After graduation I met Aaron. He wasn’t anything special – he was just a boy, a little over a year older than me – but he knew things I didn’t. He knew about life and about living and he opened my eyes to a world of things I had been missing. It was his influence that led to my decision to lose my virginity to one of his friends. To me, it was a big deal. It was a major turning point in my life and I realized after doing it that I didn’t feel bad about it. I thought there would be guilt and possibly fear of God’s judgment, but there wasn’t. It felt like a weight had been lifted from my shoulders. I was finally able to let go of the good girl facade and live a little bit. But then my dad read my journal. What followed was a daughter’s worse nightmare. There was no yelling or arguing. There was a simple, “I’m so disappointed in you,” and he took away the “true love waits” ring he had given me on my 16th birthday. My parents told me that they were disappointed, but not as much as God was, but that god would forgive me and take me back. All I had to do was repent and vow not to do it again.
I soon became a self-proclaimed “seeker”. I was in search of the truth and would be for several years. I joined the Air Force and moved to Alaska, all the time seeking out answers but not finding any. But all the time I believed in God, Heaven, and Hell. I never questioned their existence because it never occurred to me to question it. I got married when I was 19 to a Presbyterian. Most of the women in the congregation were stay-at-home moms who didn’t believe in women in the workplace, birth control, or blue jeans. I once asked a question during a “theological discussion” between the men at a home gathering. I received sharp glares and no answers. I received the same when they found out I had voted for Obama. I still had serious doubts about religion, but I didn’t doubt God.

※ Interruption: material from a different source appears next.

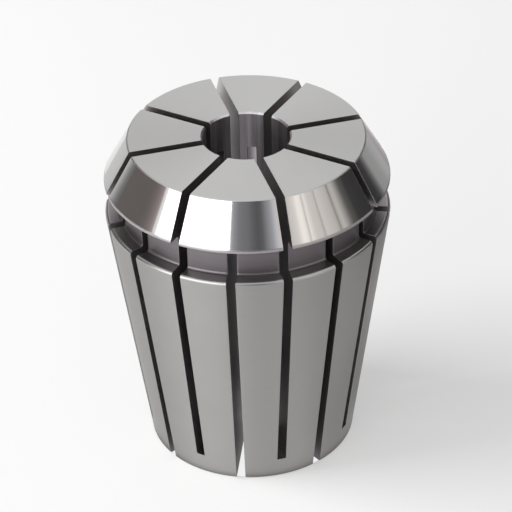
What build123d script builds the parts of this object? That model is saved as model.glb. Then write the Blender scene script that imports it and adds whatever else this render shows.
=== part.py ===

The final turning point was during a discussion with an Army medic. He was telling a story about an experience he had on a deployment. He was in a helicopter with wounded soldiers and there were no other planes around. Suddenly, enemy planes filled the sky and he knew they were dead. So he prayed that God would help them. And then the friendly forces came and shot down the enemy planes, killing them in the process. That was how he became a Christian. And that was how I became a non-believer. I realized that whether I was frightened of Hell or not, I couldn’t believe in a God that people believed would kill others for their gain. So my questions remained, but I knew my loyalty could not lie with such a god.
And then I found Richard Dawkins, Sam Harris, ex-christian.net, and the Atheism Subreddit. And now I’m sure. I’ve talked to many others with backgrounds similar to mine and I’ve accepted over the past several months that children in America are brainwashed by Christianity. They are so open and willing to accept what they’re told that they don’t question things. And by the time they think to question them, it’s too late. Luckily, I have a support system that has allowed me to question things and finally find the answers that I was looking for. I will not believe in a god who condones rape and murder (to name a few). I would rather believe in the universe or whatever else doesn’t kill people in the name of religion. I am now an Atheist. This is my first time saying it (typing it) and it is rather empowering.
On a side note, my father recently found out that his great grandfather was black.